Last night, my wife was feeling a little bit concerned about the health of our impending child, so we headed off to the hospital to run some tests. We go into a triage room, get hooked up to a monitor, and sit there for 30 minutes. Turns out there’s nothing wrong and it’s all good.
While I was there, I noticed the Dell sitting on the counter with the matching Dell display, blipping our baby’s heart rate along the screen. For 30 minutes we were alone, and then the door opens.
“Hey there, you’re all good, baby looks great,” says the nurse. She hadn’t even looked at the monitor yet, so I wasn’t sure how she knew how my wife was doing, and then I remembered something that our OBGYN told us.

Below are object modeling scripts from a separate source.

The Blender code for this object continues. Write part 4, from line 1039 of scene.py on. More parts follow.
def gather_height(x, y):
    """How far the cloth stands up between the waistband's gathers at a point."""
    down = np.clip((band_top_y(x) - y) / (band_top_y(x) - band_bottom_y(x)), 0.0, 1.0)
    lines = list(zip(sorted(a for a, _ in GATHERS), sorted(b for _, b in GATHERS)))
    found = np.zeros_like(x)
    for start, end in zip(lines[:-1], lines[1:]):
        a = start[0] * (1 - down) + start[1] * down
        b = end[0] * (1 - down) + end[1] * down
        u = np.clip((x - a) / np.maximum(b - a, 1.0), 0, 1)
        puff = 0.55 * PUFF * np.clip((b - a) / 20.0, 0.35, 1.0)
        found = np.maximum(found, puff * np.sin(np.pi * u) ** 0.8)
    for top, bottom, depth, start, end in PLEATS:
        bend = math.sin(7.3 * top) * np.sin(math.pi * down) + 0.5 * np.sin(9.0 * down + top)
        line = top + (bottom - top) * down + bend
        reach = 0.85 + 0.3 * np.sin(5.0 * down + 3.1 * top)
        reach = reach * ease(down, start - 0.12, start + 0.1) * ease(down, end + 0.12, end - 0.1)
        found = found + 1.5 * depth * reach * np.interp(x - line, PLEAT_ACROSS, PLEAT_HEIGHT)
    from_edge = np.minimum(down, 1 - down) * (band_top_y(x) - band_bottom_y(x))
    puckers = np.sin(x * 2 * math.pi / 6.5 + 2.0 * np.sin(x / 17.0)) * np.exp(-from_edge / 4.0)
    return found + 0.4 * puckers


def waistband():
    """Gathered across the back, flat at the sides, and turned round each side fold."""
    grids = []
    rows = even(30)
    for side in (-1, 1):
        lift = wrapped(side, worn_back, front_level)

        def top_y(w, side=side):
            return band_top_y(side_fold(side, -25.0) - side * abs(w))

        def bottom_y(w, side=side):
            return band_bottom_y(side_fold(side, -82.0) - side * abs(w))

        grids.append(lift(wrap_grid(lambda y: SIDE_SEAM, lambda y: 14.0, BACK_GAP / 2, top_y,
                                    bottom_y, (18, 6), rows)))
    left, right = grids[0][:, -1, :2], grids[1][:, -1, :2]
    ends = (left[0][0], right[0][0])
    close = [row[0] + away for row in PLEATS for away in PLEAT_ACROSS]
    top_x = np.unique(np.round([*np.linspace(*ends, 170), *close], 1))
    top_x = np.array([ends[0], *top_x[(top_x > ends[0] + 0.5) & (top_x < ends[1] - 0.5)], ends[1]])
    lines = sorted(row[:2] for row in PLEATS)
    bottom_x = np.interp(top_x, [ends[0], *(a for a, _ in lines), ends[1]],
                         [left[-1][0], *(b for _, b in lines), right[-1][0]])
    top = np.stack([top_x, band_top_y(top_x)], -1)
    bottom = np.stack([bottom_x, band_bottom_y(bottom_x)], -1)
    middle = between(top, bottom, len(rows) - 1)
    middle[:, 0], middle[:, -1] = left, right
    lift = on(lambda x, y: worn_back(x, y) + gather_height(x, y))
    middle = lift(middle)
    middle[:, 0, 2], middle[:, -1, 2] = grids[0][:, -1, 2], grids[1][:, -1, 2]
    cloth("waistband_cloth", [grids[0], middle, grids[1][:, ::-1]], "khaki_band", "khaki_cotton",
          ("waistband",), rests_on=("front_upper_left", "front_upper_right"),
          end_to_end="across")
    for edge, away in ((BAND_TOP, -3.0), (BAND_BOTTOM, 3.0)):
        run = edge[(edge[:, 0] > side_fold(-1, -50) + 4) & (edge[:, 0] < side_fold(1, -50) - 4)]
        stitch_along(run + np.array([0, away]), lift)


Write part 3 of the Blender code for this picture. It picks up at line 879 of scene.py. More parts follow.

“We have access to all of the hospital’s servers, so we can monitor you from home, that way I can just walk in when I see the baby is coming soon.”
Which brings me to this whole Unicorn Tablet deal.
I’ve been trying to ignore this post all week from Jason Wilk at Tiny Comb about the Unicorn Tablet being pitched to doctors at a hospital in LA. First, there’s how he discovered this information:
[What’s my intel? My Dad plays golf with Cedas-Sanai hospital execs, who say they have been getting frequent visits from Apple about a new device in the last 6 weeks].
Ah, the classic “my brother’s cousin’s dog sitter knows” explanation. I’m not doubting the veracity of his father’s statement, but it does lean towards the realm of improbability. Here’s why.
First, I have absolutely zero doubt that Apple wants doctors to use the Unicorn Tablet. After all, doctors already use tablets for work, they just have PC versions because up until Apple releases one, that’s their only option. The problem though is breaking through the Windows wall in the healthcare industry. They have servers, medical files, spreadsheets and everything else all done in what’s most likely a proprietary system, which makes putting an Apple product in the mix that much more difficult.
Then there’s the NDA issue. Apple is famous for non-disclosure agreements, and I’d think that if Apple sent off people to Cedars-Sinai all month, then they’d have certainly signed NDAs to protect the info. Sure, people might be tipsy on the golf course and maybe a little bit slipped out, but what’s the chance it slips out to the guy who’s kid writes for a tech news blog? And even if it does, what’s the chance that these execs are the people who are talking to Apple about how to make it work? I’d think that Apple would talk to the doctors themselves, since they’re the ones who would use this device on a daily basis.
There’s one other thing that nags at me about this concept. When talking about Blu-Ray on the Mac, Steve Jobs called it a “bag of hurt.” If Blu-Ray is a pain in the ass, then the healthcare system is better?
Ultimately, as I’ve said before, this is all conjecture for the next 13 days until we all tune in for the rumored Apple event on January 27th and Steve walks out with the mythical Unicorn Tablet. Until that happens, I’m taking it all with a grain of sale.